The trade continues to point to the slowest UK
economy in 2 years and that seems to justify more declines in the Pound.
However, we continue to think that the Pound will get minor spillover support
from a weaker Euro and Swiss, but with the Dollar apparently poised for an
upside breakout, it would seem like the path of least resistance in the Pound is
still down. We see lower action but wouldn’t accept the risk and reward of a
fresh short.

CANADIAN DOLLAR

The Canadian seems to have lost its positive
correlation with the US Dollar and that seems to be ready to facilitate a slide
to the May lows of 78.55. Like the rest of the currencies we see lower action
but once the Canadian reaches the May lows (or tracks slightly below them) we
fear an aggressive reversal in the action next week.

METALS

OVERNIGHT

London Gold Fix $418.75 +$.25 LME COPPER
STOCKS 46,400 metric tons -2,825 tons COMEX Gold stocks 6.069 ml oz -689 oz
COMEX SILVER stocks 105.0 -584,527 oz

GOLD

With the gold market moderately oversold, the end of
the month just ahead and the French Vote on the EU Constitution this weekend, we
suspect that gold could manage some light gains over the coming two sessions.
However, the US GDP could come in stronger than expected and that could give the
Dollar a boost and in turn that could temporarily limit attempts to rally gold.
However, the Dollar has seemingly lost some positive momentum and that also
seems to have taken the pressure off the gold market.

SILVER

Like gold, the silver market also managed a sharp
probe up overnight but it also failed to hold those gains.
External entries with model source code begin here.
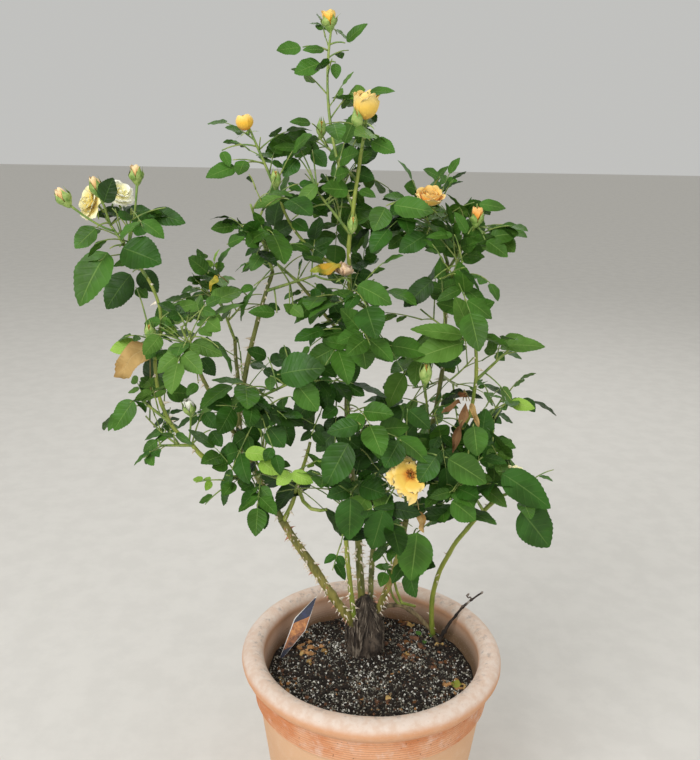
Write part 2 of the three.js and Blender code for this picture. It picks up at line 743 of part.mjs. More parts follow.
// A twig or leaf that would leave its mass's space, touch a neighbour or spoil the solid is skipped
for (const one of grown) {
  let solid = tapered(one.stem, twigFoot, twigTip, 3, 3);
  for (const limbSpace of clearances) solid = solid.subtract(limbSpace);
  solid = largestBody(solid);
  const join = (piece) => {
    const joined = solid.add(piece);
    if (!isSound(joined)) return false;
    solid = joined;
    return true;
  };
  one.flowers.forEach((f) => join(f.solid));
  for (const shoot of one.shoots) {
    if (shoot !== one.stem) join(tapered(shoot, stalkFoot, stalkTip, 3, 2));
  }
  const middle = pointOn(one.stem, 0.5);
  const isInside = (points) =>
    points.every((p) => p.z > lowestLeaf && p.distanceTo(middle) < spaceOfReach * one.reach);
  for (const [index, leaf] of one.leaves.entries()) {
    if (!one.shoots.includes(leaf.shoot)) continue;
    const owner = one.name + index;
    const [last, ...sides] = leaf.leaflets;
    const stalkPoints = pointsAlong(leaf.stalk);
    const lastPoints = leafletPoints(last);
    if (!hasRoom(stalkPoints, one.name) || !isInside(lastPoints) || !hasRoom(lastPoints)) continue;
    if (!join(stalkSolid(leaf.stalk.from, last))) continue;
    takeRoom([...stalkPoints.slice(2), ...lastPoints], owner);
    for (const leaflet of sides) {
      const points = leafletPoints(leaflet);
      if (leaflet.long < shortestLeaflet || !isInside(points) || !hasRoom(points, owner)) continue;
      if (join(leafletSolid(leaflet))) takeRoom(points, owner);
    }
  }
  show("leaves_" + one.name, solid, colours.leaf, 0.55);
}

export default group;
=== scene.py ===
import math

import bpy
import numpy as np
from mathutils import Matrix


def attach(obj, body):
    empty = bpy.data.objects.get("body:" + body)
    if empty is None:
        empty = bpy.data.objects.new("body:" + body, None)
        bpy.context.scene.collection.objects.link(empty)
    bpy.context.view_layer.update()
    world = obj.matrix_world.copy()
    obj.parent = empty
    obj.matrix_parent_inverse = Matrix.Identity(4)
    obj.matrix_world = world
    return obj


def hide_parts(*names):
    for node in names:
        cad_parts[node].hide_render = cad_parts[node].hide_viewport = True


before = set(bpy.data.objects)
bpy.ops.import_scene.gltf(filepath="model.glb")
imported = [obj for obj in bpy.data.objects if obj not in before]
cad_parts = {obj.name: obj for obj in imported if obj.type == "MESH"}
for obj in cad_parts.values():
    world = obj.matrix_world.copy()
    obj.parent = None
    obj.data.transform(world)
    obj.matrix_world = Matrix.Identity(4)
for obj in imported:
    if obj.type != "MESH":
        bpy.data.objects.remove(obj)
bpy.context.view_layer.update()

mm = 0.001
up = np.array([0.0, 0.0, 1.0])
goldenTurn = 2.39996
# a dealt turn goes all the way round, rounded as in the part's rule
fullTurn = 6.283


# Small helpers: vectors, dealt numbers, paths and meshes

def vec(*values):
    return np.array(values, float)


def unit(v):
    return v / max(1e-9, math.sqrt(v[0] * v[0] + v[1] * v[1] + v[2] * v[2]))


def length(v):
    return float(np.linalg.norm(v))


def cross(a, b):
    return vec(a[1] * b[2] - a[2] * b[1], a[2] * b[0] - a[0] * b[2], a[0] * b[1] - a[1] * b[0])


def squareTo(v, forward):
    return unit(v - forward * float(v @ forward))


def around(forward, angle, hint=(0.01, 0.02, 1)):
    # the way that points out from a shoot at this angle about it
    across = unit(cross(forward, vec(*hint)))
    return across * math.cos(angle) + cross(forward, across) * math.sin(angle)


def ringAngles(count):
    return np.arange(count) * 2 * math.pi / count


def dealer(seed):
    # the same numbers from 0 to 1 for the same seed, as in the part's own rule
    state = [seed * 7919 + 101]

    def deal():
        state[0] = state[0] * 48271 % 2147483647
        return state[0] / 2147483647
    return deal


def makePath(start, end, bow=(0, 0, 0)):
    return {"from": vec(*start), "to": vec(*end), "bow": vec(*bow)}


def pointOn(path, t):
    return path["from"] + (path["to"] - path["from"]) * t + path["bow"] * 4 * t * (1 - t)


def pointsOn(path, count, first=0, last=1):
    return [pointOn(path, t) for t in np.linspace(first, last, count)]


def headingOn(path, t):
    return unit(path["to"] - path["from"] + path["bow"] * 4 * (1 - 2 * t))


class Bunch:
    # gathers many small parts, in millimetres, before they become one mesh
    def __init__(self):
        self.points, self.quads, self.tris, self.uvs, self.count = [], [], [], [], 0

    def add(self, points, quads=None, tris=None, uvs=None):
        if quads is not None and len(quads):
            self.quads.append(np.asarray(quads, int) + self.count)
        if tris is not None and len(tris):
            self.tris.append(np.asarray(tris, int) + self.count)
        self.points.append(np.asarray(points, float))
        self.uvs.append(np.zeros((len(points), 2)) if uvs is None else uvs)
        self.count += len(points)


def gridQuads(rows, columns, wrap=False):
    r, c = np.meshgrid(np.arange(rows - 1), np.arange(columns if wrap else columns - 1), indexing="ij")
    n = (c + 1) % columns
    return np.stack([r * columns + c, r * columns + n, (r + 1) * columns + n, (r + 1) * columns + c],
                    -1).reshape(-1, 4)


def addObject(name, data):
    thing = bpy.data.objects.new(name, data)
    bpy.context.collection.objects.link(thing)
    return thing


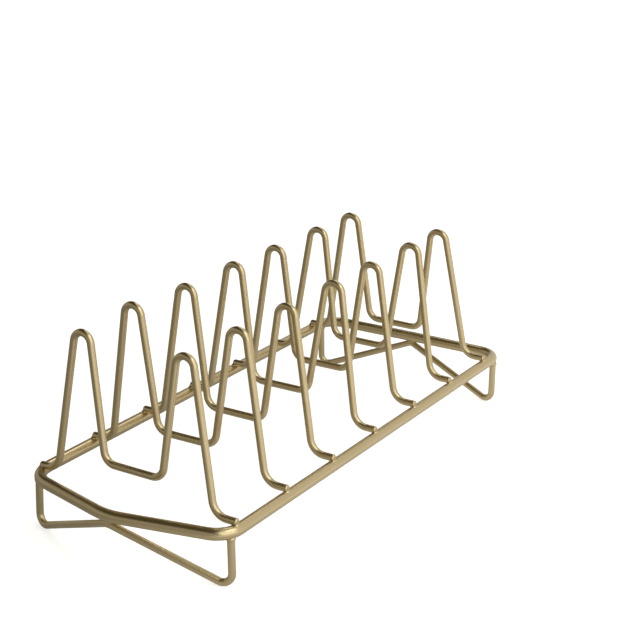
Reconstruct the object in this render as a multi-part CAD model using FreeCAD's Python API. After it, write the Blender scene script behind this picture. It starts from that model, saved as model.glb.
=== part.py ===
# Pot lid rack of bent and welded round steel: a thick rod closed into a long ring, seven divider wires
# that stand across it with two hairpins each, and a W-shaped leg wire under each end of the ring.
# Frame: X is the width, Y runs along the rack with the front end at -Y, Z is up, and the origin is
# on the floor under the middle of the whole rack. All sizes are in millimetres.
import FreeCAD
import Part
import math
import os

Vector = FreeCAD.Vector

FRONT, REAR = -1, 1
LEFT, RIGHT = -1, 1

# Stock, and how deep a wire is pressed into the rod where they are welded
ROD_D = 8.0
WIRE_D = 5.0
LEG_SINK = 0.6
STUB_SINK = 1.1

# Ring of rod, with lengths between the sharp corners of its centre line
RAIL_SPACING = 160.0       # between the two long rails
RAIL_LENGTH = 371.1        # of the right rail
LEFT_SHORT = 2.5           # how much shorter the left rail is, at its front end
FRONT_POINT = 17.3         # how far the front end rail stands out in the middle
REAR_POINT = 1.0           # the same at the rear, where the rail is nearly straight
POINT_R = 45.0             # soft bend in the middle of each end rail
RAIL_HEIGHT = 37.0         # centre of the rod above the floor
CORNER_R = 16.0
FRONT_LEFT_CORNER_R = 22.0 # the one corner that was bent wider
CORNER_RADII = {
    (FRONT, LEFT): FRONT_LEFT_CORNER_R,
    (FRONT, RIGHT): CORNER_R,
    (REAR, LEFT): CORNER_R,
    (REAR, RIGHT): CORNER_R,
}

# Dividers of wire, placed along the rails and then shaped from the rails inwards
FRONT_GAP = 10.4           # from the right rail's sharp front corner to the first divider
REAR_GAP = 26.7            # from the last divider to its sharp rear corner
END_REACH = 0.4            # from the rail's centre line out to the wire's cut end
END_ROUNDING = 1.2         # radius on the edge of a cut end
FOOT_INSET = 17.0          # from the rail's centre line to the foot of the outer slope
OUTER_SLOPE = 22.0         # from that foot to the middle of the hairpin
INNER_SLOPE = 18.0         # from the middle of the hairpin to the end of the bridge
CROWN_RISE = 104.0         # top of a hairpin above the rod's centre
BRIDGE_RISE = 20.5         # level stretch between the hairpins above the rod's centre
STUB_BEND_R = 11.0
HAIRPIN_R = 7.0
BRIDGE_BEND_R = 9.0
# What the bending left on each divider, from the front on. First how much higher its bridge stands, and
# then for the left and the right side how much higher the crown stands, how many degrees the hairpin
# leans to the rear, and how much further out the wire's end reaches.
DIVIDERS = (
    (-1.1, (-1.0, 3.2, -2.4), (0.0, 2.3, 0.2)),
    (1.0, (3.0, 0.0, 0.0), (0.0, 2.1, 0.0)),
    (-0.8, (0.0, 1.3, 0.0), (0.0, 2.0, 0.4)),
    (1.1, (0.8, 2.1, 0.0), (0.0, 3.8, -0.2)),
    (0.0, (0.0, 0.6, 0.0), (0.0, 1.3, 0.0)),
    (0.7, (0.0, 2.4, 0.0), (0.0, 2.5, -0.4)),
    (-0.3, (0.0, -1.4, 0.0), (0.0, -4.6, 0.0)),
)

# Legs of wire
POST_INSET = 1.0           # from the rod's centre down to the post's end, inside the rod
FOOT_BEND_R = 6.5
LEG_CROWN_R = 6.0          # bend under the middle of the end rail
# Where a post stands, in degrees round the ring's corner bend
POST_ANGLES = {
    (FRONT, LEFT): 34.0,
    (FRONT, RIGHT): 26.0,
    (REAR, LEFT): 17.0,
    (REAR, RIGHT): 17.0,
}
# How far a post's top stands outside the rod's centre line, and its foot outside its top
POST_OFFSETS = {
    (FRONT, LEFT): (1.2, 1.3),
    (FRONT, RIGHT): (0.0, 1.0),
    (REAR, LEFT): (1.2, -0.4),
    (REAR, RIGHT): (1.2, -0.4),
}

ROD_R = ROD_D / 2
WIRE_R = WIRE_D / 2


def bend_middle(before, corner, after, radius):
    """Middle of the arc that rounds a sharp corner."""
    to_before = (before - corner).normalize()
    to_after = (after - corner).normalize()
    gap = radius * (1 / math.sin(to_before.getAngle(to_after) / 2) - 1)
    return corner + (to_before + to_after).normalize() * gap


def bend_centre(before, corner, after, radius):
    """Centre of the arc that rounds a sharp corner."""
    middle = bend_middle(before, corner, after, radius)
    inward = (before - corner).normalize() + (after - corner).normalize()
    return middle + inward.normalize() * radius


def bent_path(points, radii, closed=False):
    """Straight runs through the points, joined by tangent arcs at all points but the first and last."""
    edges = []
    start = points[0]
    for before, corner, after, radius in zip(points, points[1:], points[2:], radii):
        to_before = (before - corner).normalize()
        to_after = (after - corner).normalize()
        setback = radius / math.tan(to_before.getAngle(to_after) / 2)
        first = corner + to_before * setback
        last = corner + to_after * setback
        edges.append(Part.LineSegment(start, first).toShape())
        edges.append(Part.Arc(first, bend_middle(before, corner, after, radius), last).toShape())
        start = last
    edges.append(Part.LineSegment(start, points[0] if closed else points[-1]).toShape())
    return Part.Wire(edges)


def round_bar(path, radius):
    """A solid round bar that follows the path."""
    first_edge = path.Edges[0]
    heading = first_edge.tangentAt(first_edge.FirstParameter)
    section = Part.makeCircle(radius, path.Vertexes[0].Point, heading)
    return path.makePipeShell([Part.Wire(section)], True, False)


# Sharp corners of the ring and of its end rails' middles, with Y from the middle of the right rail
RING_CORNERS = {
    (end, side): Vector(side * RAIL_SPACING / 2, end * RAIL_LENGTH / 2, RAIL_HEIGHT)
    for end in (FRONT, REAR)
    for side in (LEFT, RIGHT)
}
RING_CORNERS[FRONT, LEFT].y += LEFT_SHORT
RING_POINTS = {
    FRONT: Vector(0, -RAIL_LENGTH / 2 - FRONT_POINT, RAIL_HEIGHT),
    REAR: Vector(0, RAIL_LENGTH / 2 + REAR_POINT, RAIL_HEIGHT),
}


def end_middle(end):
    """Rounded middle of an end rail."""
    return bend_middle(RING_CORNERS[end, LEFT], RING_POINTS[end], RING_CORNERS[end, RIGHT], POINT_R)


# Then all of them move along Y until the origin is under the middle of the whole rack
ORIGIN_SHIFT = -(end_middle(FRONT).y + end_middle(REAR).y) / 2
for ring_place in (*RING_CORNERS.values(), *RING_POINTS.values()):
    ring_place.y += ORIGIN_SHIFT


def make_ring():
    """The closed ring. Its path starts in the middle of the right rail, so every corner is bent."""
    start = (RING_CORNERS[FRONT, RIGHT] + RING_CORNERS[REAR, RIGHT]) / 2
    bends = [
        (RING_CORNERS[REAR, RIGHT], CORNER_RADII[REAR, RIGHT]),
        (RING_POINTS[REAR], POINT_R),
        (RING_CORNERS[REAR, LEFT], CORNER_RADII[REAR, LEFT]),
        (RING_CORNERS[FRONT, LEFT], CORNER_RADII[FRONT, LEFT]),
        (RING_POINTS[FRONT], POINT_R),
        (RING_CORNERS[FRONT, RIGHT], CORNER_RADII[FRONT, RIGHT]),
    ]
    corners = [corner for corner, radius in bends]
    radii = [radius for corner, radius in bends]
    return round_bar(bent_path([start] + corners + [start], radii, closed=True), ROD_R)


def divider_outline(bridge_rise, crown_rise, end_reach):
    """Sharp corners (x, rise) of the right half of a divider, from its end on the rail inwards."""
    stub_rise = ROD_R + WIRE_R - STUB_SINK
    end_x = RAIL_SPACING / 2 + end_reach
    foot_x = RAIL_SPACING / 2 - FOOT_INSET
    hairpin_x = foot_x - OUTER_SLOPE
    bridge_x = hairpin_x - INNER_SLOPE

    def tangent_slope(x, rise, side):
        """Run for each unit of rise of the line from a corner to one side of the hairpin's round."""
        run = hairpin_x - x
        climb = crown_rise - HAIRPIN_R - rise
        return math.tan(math.atan2(run, climb) + side * math.asin(HAIRPIN_R / math.hypot(run, climb)))

    outer_slope = tangent_slope(foot_x, stub_rise, 1)
    inner_slope = tangent_slope(bridge_x, bridge_rise, -1)
    top_rise = bridge_x - foot_x + outer_slope * stub_rise - inner_slope * bridge_rise
    top_rise /= outer_slope - inner_slope
    top_x = foot_x + outer_slope * (top_rise - stub_rise)
    return [(end_x, stub_rise), (foot_x, stub_rise), (top_x, top_rise), (bridge_x, bridge_rise)]


def make_divider(index, ring):
    """One divider wire, its two ends shaped to the rails they are welded to."""
    pitch = (RAIL_LENGTH - FRONT_GAP - REAR_GAP) / (len(DIVIDERS) - 1)
    y = RING_CORNERS[FRONT, RIGHT].y + FRONT_GAP + index * pitch
    bridge_extra, *sides = DIVIDERS[index]
    halves = []
    for side, (crown_extra, lean, reach_extra) in zip((LEFT, RIGHT), sides):
        outline = divider_outline(
            BRIDGE_RISE + bridge_extra, CROWN_RISE + crown_extra, END_REACH + reach_extra)
        foot_rise = outline[0][1]
        slope = math.tan(math.radians(lean))
        halves.append([
            Vector(side * x, y + slope * (rise - foot_rise), RAIL_HEIGHT + rise) for x, rise in outline
        ])
    left, right = halves
    radii = [STUB_BEND_R, HAIRPIN_R, BRIDGE_BEND_R]
    bar = round_bar(bent_path(left + right[::-1], radii + radii[::-1]), WIRE_R)
    end_circles = [
        edge for edge in bar.Edges
        if min(edge.CenterOfMass.distanceToPoint(end) for end in (left[0], right[0])) < WIRE_R
    ]
    return bar.makeFillet(END_ROUNDING, end_circles).cut(ring)


def post_place(end, side):
    """Place of a post's top at the height of the rod's centre, and its direction from the bend."""
    radius = CORNER_RADII[end, side]
    centre = bend_centre(RING_CORNERS[-end, side], RING_CORNERS[end, side], RING_POINTS[end], radius)
    angle = math.radians(POST_ANGLES[end, side])
    outward = Vector(side * math.cos(angle), end * math.sin(angle), 0)
    return centre + outward * (radius + POST_OFFSETS[end, side][0]), outward


def make_leg(end, ring):
    """One leg wire: two posts, two feet, and two slants that rise to the middle of the end rail."""
    seat = end_middle(end) - Vector(0, 0, ROD_R + WIRE_R - LEG_SINK)
    crown = Vector(seat)
    tops = []
    feet = []
    for side in (LEFT, RIGHT):
        top, outward = post_place(end, side)
        foot = top + outward * POST_OFFSETS[end, side][1]
        tops.append(Vector(top.x, top.y, RAIL_HEIGHT - POST_INSET))
        feet.append(Vector(foot.x, foot.y, WIRE_R))
    # The sharp corners lie beyond their bends, and each moves the slant that places the others,
    # so a few rounds settle them all: the crown's bend on its seat and the feet's on the floor
    for fitting in range(8):
        crown += seat - bend_middle(feet[0], crown, feet[1], LEG_CROWN_R)
        for top, foot in zip(tops, feet):
            bend_plane = (top - foot).cross(crown - foot).normalize()
            bend_drop = FOOT_BEND_R * math.sqrt(1 - bend_plane.z ** 2)
            foot.z += WIRE_R + bend_drop - bend_centre(top, foot, crown, FOOT_BEND_R).z

    points = [tops[0], feet[0], crown, feet[1], tops[1]]
    return round_bar(bent_path(points, [FOOT_BEND_R, LEG_CROWN_R, FOOT_BEND_R]), WIRE_R).cut(ring)


def save(name, shape):
    """Writes a shape that has to be one sound solid."""
    if len(shape.Solids) != 1 or not shape.isValid():
        raise ValueError(name + " is not one sound solid")
    shape.Solids[0].exportStep("parts/" + name + ".step")


os.makedirs("parts", exist_ok=True)
base_frame = make_ring()
save("base_frame", base_frame)
save("front_leg", make_leg(FRONT, base_frame))
save("rear_leg", make_leg(REAR, base_frame))
for divider_index in range(len(DIVIDERS)):
    save("divider_" + str(divider_index + 1), make_divider(divider_index, base_frame))
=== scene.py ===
import math
import bpy
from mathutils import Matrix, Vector


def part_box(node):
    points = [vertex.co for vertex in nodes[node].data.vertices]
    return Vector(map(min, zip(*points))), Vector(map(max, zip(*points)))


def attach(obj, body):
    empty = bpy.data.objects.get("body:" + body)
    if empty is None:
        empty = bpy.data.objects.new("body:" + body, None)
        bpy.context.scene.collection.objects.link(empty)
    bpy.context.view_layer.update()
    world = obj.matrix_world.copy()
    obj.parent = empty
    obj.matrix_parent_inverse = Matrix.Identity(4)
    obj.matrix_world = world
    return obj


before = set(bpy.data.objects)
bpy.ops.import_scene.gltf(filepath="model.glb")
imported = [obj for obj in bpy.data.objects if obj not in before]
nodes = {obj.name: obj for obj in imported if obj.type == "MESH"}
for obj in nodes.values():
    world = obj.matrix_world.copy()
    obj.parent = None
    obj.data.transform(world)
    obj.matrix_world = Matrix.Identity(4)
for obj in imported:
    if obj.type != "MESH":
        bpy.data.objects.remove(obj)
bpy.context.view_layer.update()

# The ring: one 8 mm steel rod bent round four corners and butt-welded shut. The whole rack is sprayed
# with a champagne gold lacquer after welding, which dries to a satin skin with a fine orange peel.
MM = 0.001
LACQUER_GOLD = "#D6C297"
LACQUER_THICK = "#CCB888"
LACQUER_ROUGHNESS = 0.23
LACQUER_ROUGHNESS_DULL = 0.30
CLEAR_COAT = 0.4
CLEAR_COAT_ROUGHNESS = 0.15
PEEL_GRAIN = 0.9 * MM
PEEL_DEPTH = 0.009 * MM
POOL_SIZE = 22 * MM
POOL_THIN = 0.3
POOL_THICK = 0.7


def linear(hex_colour):
    """sRGB hex colour as linear RGBA."""
    channels = [int(hex_colour[i:i + 2], 16) / 255 for i in (1, 3, 5)]
    return [c / 12.92 if c <= 0.04045 else ((c + 0.055) / 1.055) ** 2.4 for c in channels] + [1]


def add_node(tree, kind, settings=None, inputs=None):
    """A node with its settings; an input is a value, or a socket that it is linked from."""
    node = tree.nodes.new(kind)
    for key, value in (settings or {}).items():
        setattr(node, key, value)
    for key, value in (inputs or {}).items():
        if isinstance(value, bpy.types.NodeSocket):
            tree.links.new(value, node.inputs[key])
        else:
            node.inputs[key].default_value = value
    return node


def new_material(name):
    """An empty node material."""
    material = bpy.data.materials.new(name)
    material.use_nodes = True
    material.node_tree.nodes.clear()
    return material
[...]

The silver market was
apparently lifted at times on Wednesday in response to a World Silver Survey,
which showed a minimal decline in ending stocks last year. Apparently, overall
world silver production rose but lower government sales and less recycling flow
resulted in lower total output! The bears argued that the 61 cent rise off the
January low, in a way factors the slightly tighter silver fundamental picture,
but we suggest that the rise off the January lows was mostly a move away from
deflated pricing.

PLATINUM

The sloppy action continues in platinum, as it
managed an impressive rally yesterday morning but has since failed aggressively.
The platinum market continues to hover around the 100 day moving average, as if
it is attempting to ascertain its trend among the fund players. Every time the
platinum market rises into the upper quadrant of the last five months trading
range, we look to economic sentiment for justification.

COPPER

The copper market continues to fluctuate around the
100 day moving average on the charts as if the market is preparing to adjust
higher. However, some players are suggesting that the copper market is short
term technically overbought but we doubt that will discourage the trade for an
extended period of time. However, we are beginning to notice a resumption of
moderate declines in daily LME stocks (-2,825 tons last night) and that is in
effect rebuilding the old bull case that was based on “tightening”.

CRUDE COMPLEX

With the July crude oil forging an upside
breakout on the charts and the EIA suggesting that the supply of crude oil was
set to “re-tighten quickly”, we suspect that the weekly inventory readings had
little to do with the rally on Wednesday. In fact, with the exception of a
decline in the DOE crude stocks of 1.6 million barrels and a minimal decline in
API gasoline stocks, the inventory report wasn’t particularly moving. However,
crude stocks still stand 7.9 million barrels above the 13 year average.

NATURAL GAS

The natural gas market continues to lag behind the
crude oil market and that could mean that prices won’t really start to rise
until the July crude oil manages to climb above more significant technical
points on the charts. However, the market might be poised to weather another
slightly bearish weekly storage reading today and so far the heat in the
southwest is being countervailed by colder than normal temps in a larger portion
of the US. Gas storage stands at 1,599 bcf, which is 223 bcf above year ago
stock levels and 308 bcf above the 11yr average.